!-- Google tag (gtag.js) -->

Iran Allows IAEA to Install Cameras at Centrifuge Workshop but Refuses to Provide Footage

Tehran said that the IAEA will not be allowed to access footage from the surveillance cameras “until Iran resumes full compliance with the JCPOA.”

April 15, 2022
Iran Allows IAEA to Install Cameras at Centrifuge Workshop but Refuses to Provide Footage
An Iranian flag in front of Iran's Bushehr nuclear power plant, Nov. 10, 2019
IMAGE SOURCE: AFP

The International Atomic Energy Agency (IAEA) has installed cameras at a newly opened centrifuge workshop in Iran’s underground Natanz nuclear facility. However, Tehran stated it will not allow the nuclear watchdog to access footage from the cameras until the 2015 nuclear deal, formally known as the Joint Comprehensive Plan of Action (JCPOA), is completely restored.

The IAEA reported on Thursday that Iran began operating a new centrifuge workshop amid ongoing negotiations in Vienna to restore the JCPOA. Tehran told the IAEA earlier this month that it was opening a centrifuge parts production workshop at Natanz after an alleged Israeli “sabotage” of the Karaj workshop in June last year.

The agency also said last week that Iran had set up another centrifuge facility in the Isfahan Province.

Iran has blamed Israel for an attack on its Karaj facility that caused significant damage and destroyed one of the four cameras installed. Following the attack, Iran stopped all activities at Karaj.

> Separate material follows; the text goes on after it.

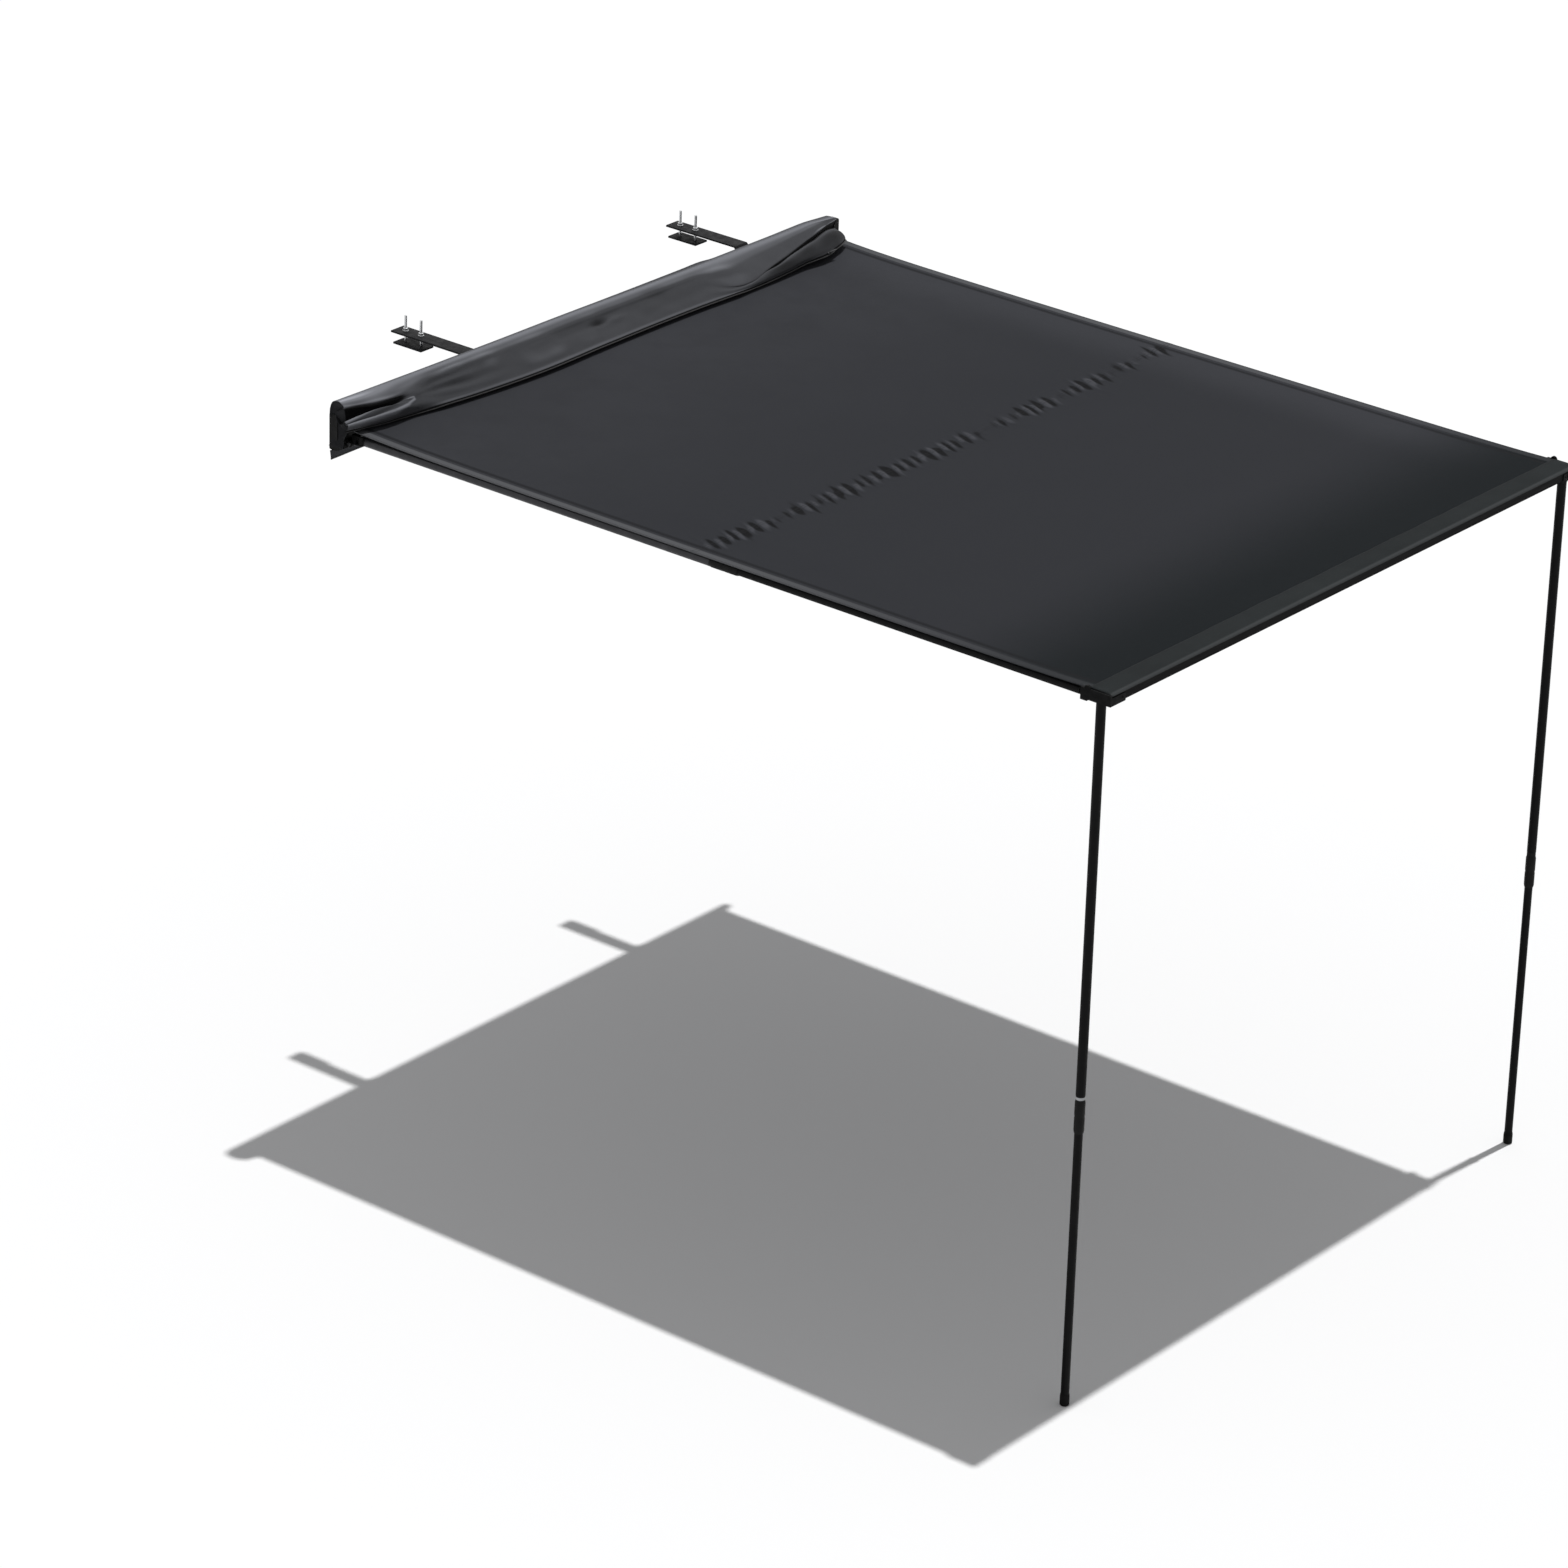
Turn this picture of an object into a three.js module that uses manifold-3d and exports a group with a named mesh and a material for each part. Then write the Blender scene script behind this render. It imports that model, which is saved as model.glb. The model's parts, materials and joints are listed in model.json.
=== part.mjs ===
// A side awning for a vehicle's roof rack, pulled out and standing on its two legs.
// Millimetres. +X runs along the rail from its near end to its far end, -Y points away from the
// vehicle and +Z up. The origin is the middle of the rail's back face.
import * as THREE from 'three';
import { mergeVertices } from 'three/addons/utils/BufferGeometryUtils.js';
import Module from 'manifold-3d';

const wasm = await Module();
wasm.setup();

// Driving dimensions
const canopyWidth = 2000;      // along the rail
const reach = 2500;            // rail's back face to the front beam's outer face
const mountHeight = 1965;      // ground to the middle of the rail's back face
const railPast = 25;           // rail past each side of the canopy
const armInset = 15;           // canopy's side to the arm's swing pin
const legInset = 30;           // canopy's side to the leg's pivot
const tubeRadius = 12.5;       // outer tubes of the arms and legs
const innerTubeRadius = 11;    // tubes that slide in them
const tubeWall = 1.2;
const collarRadius = 13.5;     // twist collars
const seat = 0.3;              // gap between pieces that touch
const slip = 0.2;              // radial gap of a sliding fit
const overrun = 2;             // how far a cutter passes through what it cuts
const merge = 1;               // how far shapes of one piece run into each other

// Faces of the round pieces
const roundSides = 18;
const smallSides = 10;
const hexSides = 6;
const grooveSteps = 10;

// Rail section: y is 0 at its back face and -railDepth at its front face
const railLength = canopyWidth + 2 * railPast;
const railDepth = 28;
const railTop = 52;
const railBottom = -48;
const railWall = 2.5;
const lowerSlotZ = -24;                // centres of the two T-slots in the back
const upperSlotZ = 28;
const slotHeights = [lowerSlotZ, upperSlotZ];
const slotMouth = 9;
const slotWidth = 16;
const slotDepth = 6;
const railGroove = { y: -23, z: 10, radius: 3.5, mouth: 2.6 };
const topGroove = { y: -8, z: 47.5, radius: 3, mouth: 2.8 };
const bottomGroove = { y: -10, z: -43.5, radius: 3, mouth: 2.8 };
const grooveWall = 2;
const capThickness = 4;
const capPlug = 8;
const capCorner = 4;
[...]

In the latest report, the IAEA said that it completed installing surveillance cameras in the facility and removed the seals from the centrifuges. The IAEA did not specify the type of centrifuges nor did it mention where exactly the location of the workshop was at the nuclear site.

Iran’s permanent representative to the IAEA, Mohammad Reza Ghaebi, later confirmed that cameras were installed. However, he said that the watchdog will not be allowed to access footage from the surveillance cameras “until Iran resumes full compliance with the JCPOA.”

Ghaebi added that the machines have become operational and will be used to “produce pipes, bellows and rotors of centrifuges, he added.” He said that Iran had informed the IAEA in accordance with the terms set by the JCPOA, which calls on Iran to inform the organisation of the latest developments on Iranian nuclear activities.

Following the attack on the Karaj facility, Tehran ended the IAEA’s access to camera footage. In August 2021, Iran started ramping up the production of advanced centrifuges in Karaj to increase its uranium enrichment, complicating efforts to revive the 2015 nuclear deal.

According to the 2015 deal, Iran agreed to the Additional Protocol (AP) agreement, which gave the IAEA access to hundreds of thousands of images captured daily by cameras installed in Iranian nuclear sites. Following former United States (US) President Donald Trump’s unilateral withdrawal from the JCPOA in 2018 and the re-imposition of economic sanctions on Iran, the country’s lawmakers approved a plan to suspend the implementation of the AP in 2020.

Ongoing talks in Vienna to revive the JCPOA have continued for over a year with little progress to show. Iran has called on the US to remove all sanctions, including non-nuclear ones, as a precondition for it to resume full compliance with the 2015 nuclear deal. However, Washington has been unwilling to accede to Tehran’s demands, as it accuses the latter of not taking enough steps to curtail its nuclear programme.

According to a report by the IAEA in March, Iran has continued to increase its production of enriched uranium using advanced centrifuges. It said that Iran’s current uranium stockpile of 3197.1 kilogrammes was substantially larger than the 300-kilogramme limit set by the JCPOA.

Furthermore, the agency noted that Iran has 33.2 kilogrammes of 60% enriched uranium, which is around three-quarters of the amount needed to produce one nuclear weapon. According to the IAEA, a country needs 25 kilogrammes of 90% enriched uranium to manufacture a nuclear bomb and Iran could easily enrich its existing stockpile to the levels needed to produce a weapon.